Given Colombia's increasing aggression toward combating the drug trade, drug offenses are not treated lightly. If you are caught by the authorities possessing a controlled substance, expect serious problems.

Marijuana is illegal. Police will tolerate you having a few grams of this drug on your person, but you are flirting with danger if you carry much more. The real danger is consuming drugs as a foreigner in Colombia. If you are caught smoking marijuana on the street in most towns in Colombia, you will be in serious trouble. It is not always the police you have to deal with, but a vigilante. Often the vigilantes keep the peace in towns and they have a very severe way of dealing with problems. The safest way to deal with them is having cash on you; it can help you get out of many situations, as you do not want to go to jail there. If you do not have cash on you, they may take anything valuable that you have, such as mobile phones or cameras - the best thing to do is to avoid placing yourself in such situations.

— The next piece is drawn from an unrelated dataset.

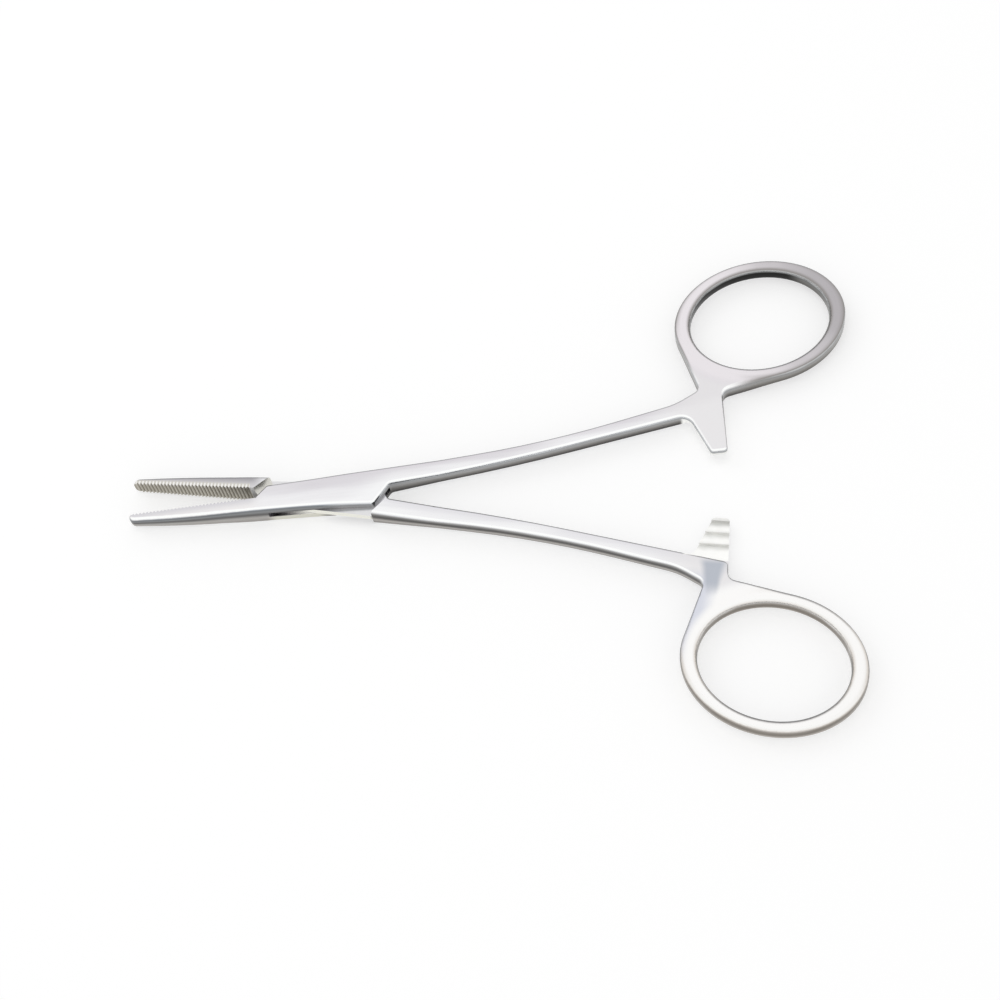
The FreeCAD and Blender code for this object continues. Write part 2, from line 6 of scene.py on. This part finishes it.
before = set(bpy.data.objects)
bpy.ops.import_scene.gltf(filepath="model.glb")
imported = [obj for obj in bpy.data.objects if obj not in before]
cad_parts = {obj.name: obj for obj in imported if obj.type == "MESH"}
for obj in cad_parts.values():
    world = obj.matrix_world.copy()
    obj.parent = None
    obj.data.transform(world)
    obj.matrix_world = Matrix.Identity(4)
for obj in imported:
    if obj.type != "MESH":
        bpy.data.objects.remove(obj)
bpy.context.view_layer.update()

The guerrilla movements which includes FARC and ELN guerrillas are still operational, though they are greatly weakened compared to the 1990's as the Colombian army has killed most of their leaders. These guerrillas operate mainly in southern, southeastern and nortwestern Colombia, although they have a presence in 30 out of the country's 32 departments. Big cities rarely see guerrilla activity, excluding Cali where the FARC has urban militias. As long as you stay in the metropolitan areas or nearby, you should be safe. River police, highway police, newspapers, and fellow travelers can be a useful source of information. Note that the native pronunciation of guerrilla in Colombia is "gair-EE-ja" [or "gair-EE-ya" for Spanish natives], not the English expression "guh-RILL-a".


There was an agreement in 2005 with the government which resulted in the disarmament of some of the paramilitaries. Paramilitaries however are still active in drug business and as a political force. It is not expected that they will intentionally harm tourists, but especially in rural areas and in or around Medellín it is recommended to be careful.